If you are executing the notepad right now, **skip the next cell**.

In [None]:
# pool_id = 22791482

### Wait for the responses

Wait for all the tasks in the pool to be completed.

In [None]:
def wait_pool_for_close(pool_id, minutes_to_wait=1):
    sleep_time = 60 * minutes_to_wait
    pool = toloka_client.get_pool(pool_id)
    while not pool.is_closed():
        op = toloka_client.get_analytics([toloka.analytics_request.CompletionPercentagePoolAnalytics(subject_id=pool.id)])
        op = toloka_client.wait_operation(op)
        percentage = op.details['value'][0]['result']['value']
        print(
            f'   {datetime.datetime.now().strftime("%H:%M:%S")}\t'
            f'Pool {pool.id} - {percentage}%'
        )
        time.sleep(sleep_time)
        pool = toloka_client.get_pool(pool.id)
    print('Pool was closed.')

wait_pool_for_close(pool_id)

Download the results. 

Note: You should download files' ids, not the files themselves.
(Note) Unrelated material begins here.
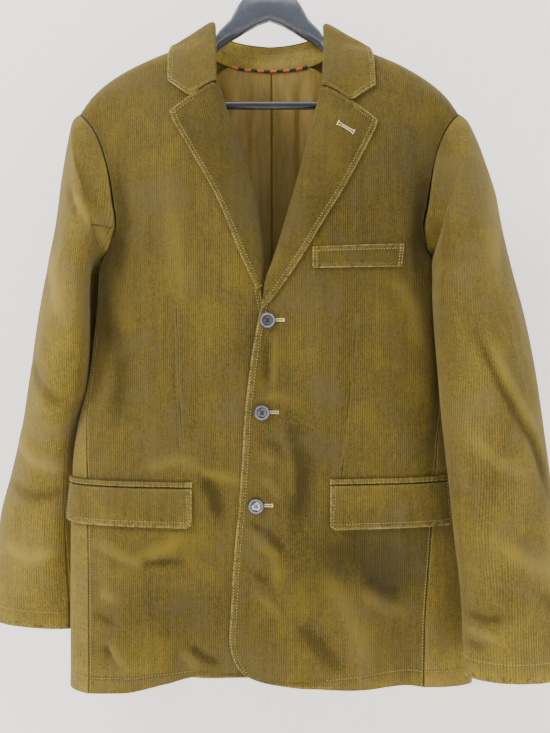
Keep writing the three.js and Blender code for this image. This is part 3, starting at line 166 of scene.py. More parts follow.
# Creases on what faces backwards, and on the sleeves
BACK_CREASES = (
    (((-190, -330), (-160, -420), (-130, -520)), 13, -1.8),
    (((190, -320), (158, -410), (136, -500)), 12, -1.7),
    (((-60, -210), (-20, -226), (40, -224)), 9, 1.2),
    (((-150, -640), (-90, -662), (-30, -654)), 10, 1.6),
    (((150, -628), (96, -648), (20, -646)), 10, 1.5),
    (((-120, -700), (-70, -716)), 8, -1.3),
    (((70, -690), (130, -704)), 9, -1.4),
    (((-40, -760), (-60, -860), (-56, -950)), 12, 1.5),
    (((118, -780), (124, -870), (116, -958)), 11, 1.6),
    (((30, -800), (26, -890), (34, -955)), 10, -1.3),
)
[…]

The files will only be needed right before reviewing.

In [None]:
results_list = []

for assignment in toloka_client.get_assignments(pool_id=pool_id, status=toloka.assignment.Assignment.ACCEPTED):
    for solution in assignment.solutions:
        results_list.append(solution.output_values)
print(len(results_list))

---
---
## Showing results

Configure data display.

In [None]:
!pip install ipyplot
from PIL import Image, ImageDraw
import ipyplot

results_iter = iter(results_list)

Run the cell below multiple times to see different responses.

In [None]:
res = next(results_iter, None)
if res is not None:
    with open('tmp_image_file', 'w+b') as out_f:
        toloka_client.download_attachment(res['image'], out_f)
        image = Image.open(out_f).convert("RGBA")
        print(f"label: '{res['label']}'")
        ipyplot.plot_images(
            [image],
            max_images=1,
            img_width=600,
        )
else:
    print('No more results')

## Summary

This project consists of the minimum number of settings that will allow you to collect marked up images for your dataset.

In real projects you should configure:
- Non-automatic acceptance to have the time to review the images.
- Linked project for validation and object's type markup.